Which is about as close as Canadians get to the ugly-Americanism of those regrettable “You don’t win silver, you lose gold” Nike ads of 1996.

“Will Canadians forgive?” Leigh repeated, mulling over the incredible query.

“I hope so. He gave it all he’s got. He didn’t have anything left. That’s all he had.

“If Canadians want us to apologize for that, it won’t be me.”

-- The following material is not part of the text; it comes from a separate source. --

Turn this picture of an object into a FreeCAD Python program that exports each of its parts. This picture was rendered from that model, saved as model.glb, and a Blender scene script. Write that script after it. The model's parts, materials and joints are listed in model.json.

It has been an unforgiving Games for Canada so far. The country’s best snowboarder gets busted for marijuana, its world champion moguls skier loses to Jonny Moseley, its top ice dance team gets jobbed in compulsories, Paul Kariya is an injury scratch, Stojko is wounded in the men’s long program, and its world champion women’s hockey team--in a pre-gold medal match tuneup with the United States--takes an eye-popping 7-4 hit.

North of the border, they are giving thanks today, mainly, for Wayne Gretzky and women speedskaters.

Advertisement

Gretzky and Dream Team Canada remained undefeated in men’s hockey round-robin play, downing Sweden, 3-2, in a rematch of Canada’s angst-ridden shootout defeat to the Swedes in the gold medal game in Lillehammer.

The Big Red Maple Leaf Machine continues to look considerably sharper than an apparently still-jet-lagged Dream Team USA, which struggled mightily to beat the San Jose Sharks of Olympic hockey, Belarus. The final score was 5-2, but the plucky Belarussians, with but two NHL pros on their roster, were hanging in at 3-2 with six minutes to play. The Americans scored two goals on five-on-three power plays, look ragged in the nets and shaky on defense--and next up is Canada on Monday.

Women in red body suits on clap-happy speedskates swept the gold and silver medals at 500 meters. Catriona Le May Doan, who is not related in any way to former Cincinnati first baseman Lee May, set Olympic records on back-to-back days to become World’s Fastest Woman On Ice, beating teammate Susan Auch to the title.

In Alpine skiing news,

(Editor’s note: The preceding paragraph was snowed out and will be postponed at least a day, along with the men’s super-G and the women’s downhill. We apologize for the delay).

Meanwhile, Japanese ski jumpers were cleared for takeoff, and, Masahiko Harada, the Dan Jansen of Japan, finally put his trail of Olympic woes behind him. Harada got all of his final vault off the 120-meter hill, a record-setting launch of 136 meters, but was marked down for style points on his landing and took the bronze medal, his first at a Winter Games. Fellow countryman Kazuyoshi Funaki didn’t jump as far, but he received perfect marks for his landing and won the gold.

Morale of the story: Good things happen to those who wait and keep on jumping.

Canadian men’s figure skaters, less than 1,440 days till Salt Lake City.